>> BEGIN

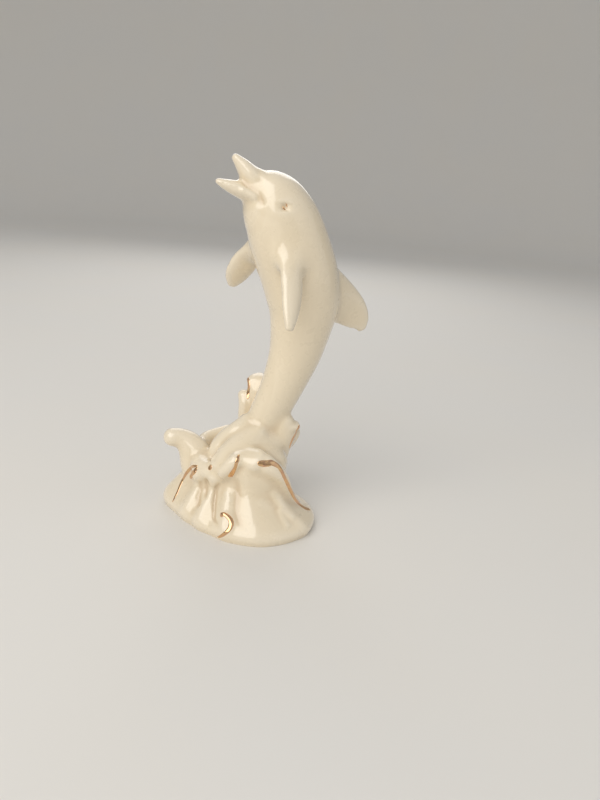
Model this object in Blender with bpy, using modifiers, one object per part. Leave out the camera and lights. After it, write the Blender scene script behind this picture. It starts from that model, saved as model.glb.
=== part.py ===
"""Dolphin leaping from a breaking wave: a porcelain figurine, slip-cast hollow and in one piece.

Blender units are metres, +Z up. The tables of stations below are in millimetres.
The origin is in the middle of the flat foot. The dolphin lies in the XZ plane, its belly to -X.
"""

import math

import bmesh
import bpy
from mathutils import Matrix, Vector

MM = 0.001

# Slip casting: the wall that builds up in the mould, and the hole that the slip drains through.
# Clay bridges the folds from inside, so the wave's hollow keeps that much more clear of its face.
WALL = 3.4
FOOT_WALL = 4.0
FOLD_ROOM = 1.2
DRAIN_DIAMETER = 7.0
DRAIN_PLACE = (11.0, 7.0)
DRAIN_SIDES = 32
GROUND_SIZE = 200.0

# Clay forms are fused at this grain, softened as glaze softens them, then kept in few faces.
CLAY_GRAIN = 0.95
GLAZE_PASSES = 4
FACES = 9800
CAVITY_GRAIN = 2.2
CAVITY_FACES = 1300
RING_SIDES = 24
RINGS_PER_STATION = 5

# Thinning out leaves slight facets, which are evened out again.
SETTLING = 0.3
SETTLING_PASSES = 2

# A form's tip is half a ball, in rings up to this many degrees from its rim.
TIP_RINGS = 4
TIP_TURN = 84.0

# Body from tail to forehead: x, z, half depth from belly to back, half width.
BODY = (
    (-1.0, 34.0, 4.6, 6.6),
    (3.0, 37.4, 6.0, 7.2),
    (7.9, 42.2, 8.4, 7.6),
    (12.0, 49.9, 9.4, 8.0),
    (17.0, 61.0, 10.3, 9.0),
    (20.7, 71.0, 11.4, 10.3),
    (23.4, 80.2, 12.7, 12.0),
    (25.0, 91.3, 14.5, 13.8),
    (25.4, 103.1, 16.8, 15.8),
    (22.4, 115.5, 17.7, 17.0),
    (17.2, 127.8, 17.6, 17.0),
    (12.3, 138.5, 16.6, 16.0),
    (7.4, 147.0, 14.0, 14.0),
    (2.8, 152.6, 9.8, 11.0),
    (-0.8, 155.8, 4.6, 7.5),
)

# The hollow runs from the wave up through the tail's root into the body: x, z, half sizes outside.
# In the wave itself it is no taller than this.
HOLLOW_ROOT = (
    (8.0, 14.0, 9.6, 9.6),
    (8.0, 26.0, 9.2, 9.2),
    (8.0, 35.0, 8.6, 8.4),
)
HOLLOW_HEIGHT = 20.0

# Open beak, from inside the head to each tip: x, z, half depth, half width.
UPPER_JAW = (
    (2.5, 152.5, 6.0, 8.0),
    (-4.2, 157.6, 4.2, 6.0),
    (-7.2, 160.6, 3.1, 4.4),
    (-10.4, 163.5, 1.7, 2.4),
)
LOWER_JAW = (
    (3.0, 146.5, 6.0, 10.5),
    (-2.6, 149.6, 4.6, 8.2),
    (-8.0, 151.2, 3.5, 5.6),
    (-13.2, 152.6, 2.5, 3.6),
    (-17.4, 153.9, 1.3, 1.9),
)
THROAT = (
    (9.0, 130.0, 8.0, 11.0),
    (3.6, 138.0, 8.0, 10.5),
    (0.2, 144.0, 6.2, 9.6),
    (-1.6, 148.6, 4.2, 8.0),
)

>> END

— INSTRUCTIONS FOR THE TASK —
Copy out the material above in its entirety. Every detail must match.

— WRITTEN SOLUTION —
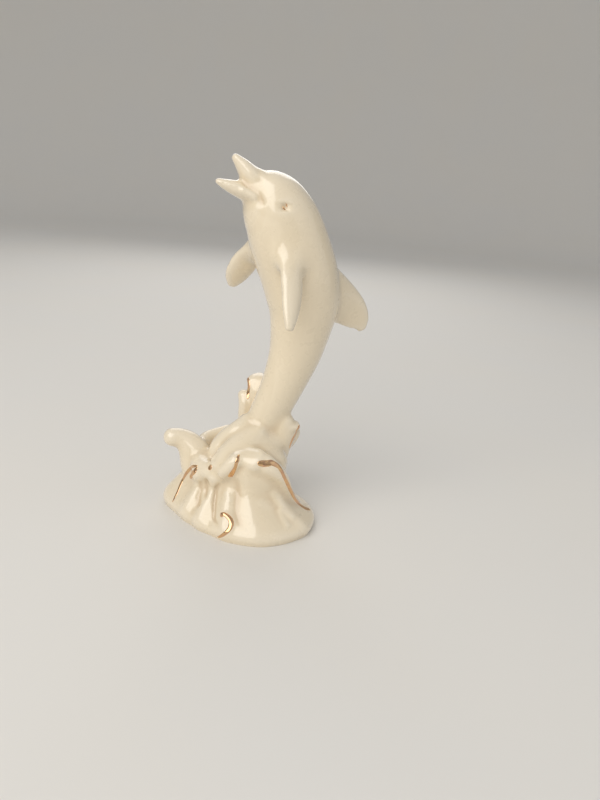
Model this object in Blender with bpy, using modifiers, one object per part. Leave out the camera and lights. After it, write the Blender scene script behind this picture. It starts from that model, saved as model.glb.
=== part.py ===
"""Dolphin leaping from a breaking wave: a porcelain figurine, slip-cast hollow and in one piece.

Blender units are metres, +Z up. The tables of stations below are in millimetres.
The origin is in the middle of the flat foot. The dolphin lies in the XZ plane, its belly to -X.
"""

import math

import bmesh
import bpy
from mathutils import Matrix, Vector

MM = 0.001

# Slip casting: the wall that builds up in the mould, and the hole that the slip drains through.
# Clay bridges the folds from inside, so the wave's hollow keeps that much more clear of its face.
WALL = 3.4
FOOT_WALL = 4.0
FOLD_ROOM = 1.2
DRAIN_DIAMETER = 7.0
DRAIN_PLACE = (11.0, 7.0)
DRAIN_SIDES = 32
GROUND_SIZE = 200.0

# Clay forms are fused at this grain, softened as glaze softens them, then kept in few faces.
CLAY_GRAIN = 0.95
GLAZE_PASSES = 4
FACES = 9800
CAVITY_GRAIN = 2.2
CAVITY_FACES = 1300
RING_SIDES = 24
RINGS_PER_STATION = 5

# Thinning out leaves slight facets, which are evened out again.
SETTLING = 0.3
SETTLING_PASSES = 2

# A form's tip is half a ball, in rings up to this many degrees from its rim.
TIP_RINGS = 4
TIP_TURN = 84.0

# Body from tail to forehead: x, z, half depth from belly to back, half width.
BODY = (
    (-1.0, 34.0, 4.6, 6.6),
    (3.0, 37.4, 6.0, 7.2),
    (7.9, 42.2, 8.4, 7.6),
    (12.0, 49.9, 9.4, 8.0),
    (17.0, 61.0, 10.3, 9.0),
    (20.7, 71.0, 11.4, 10.3),
    (23.4, 80.2, 12.7, 12.0),
    (25.0, 91.3, 14.5, 13.8),
    (25.4, 103.1, 16.8, 15.8),
    (22.4, 115.5, 17.7, 17.0),
    (17.2, 127.8, 17.6, 17.0),
    (12.3, 138.5, 16.6, 16.0),
    (7.4, 147.0, 14.0, 14.0),
    (2.8, 152.6, 9.8, 11.0),
    (-0.8, 155.8, 4.6, 7.5),
)

# The hollow runs from the wave up through the tail's root into the body: x, z, half sizes outside.
# In the wave itself it is no taller than this.
HOLLOW_ROOT = (
    (8.0, 14.0, 9.6, 9.6),
    (8.0, 26.0, 9.2, 9.2),
    (8.0, 35.0, 8.6, 8.4),
)
HOLLOW_HEIGHT = 20.0

# Open beak, from inside the head to each tip: x, z, half depth, half width.
UPPER_JAW = (
    (2.5, 152.5, 6.0, 8.0),
    (-4.2, 157.6, 4.2, 6.0),
    (-7.2, 160.6, 3.1, 4.4),
    (-10.4, 163.5, 1.7, 2.4),
)
LOWER_JAW = (
    (3.0, 146.5, 6.0, 10.5),
    (-2.6, 149.6, 4.6, 8.2),
    (-8.0, 151.2, 3.5, 5.6),
    (-13.2, 152.6, 2.5, 3.6),
    (-17.4, 153.9, 1.3, 1.9),
)
THROAT = (
    (9.0, 130.0, 8.0, 11.0),
    (3.6, 138.0, 8.0, 10.5),
    (0.2, 144.0, 6.2, 9.6),
    (-1.6, 148.6, 4.2, 8.0),
)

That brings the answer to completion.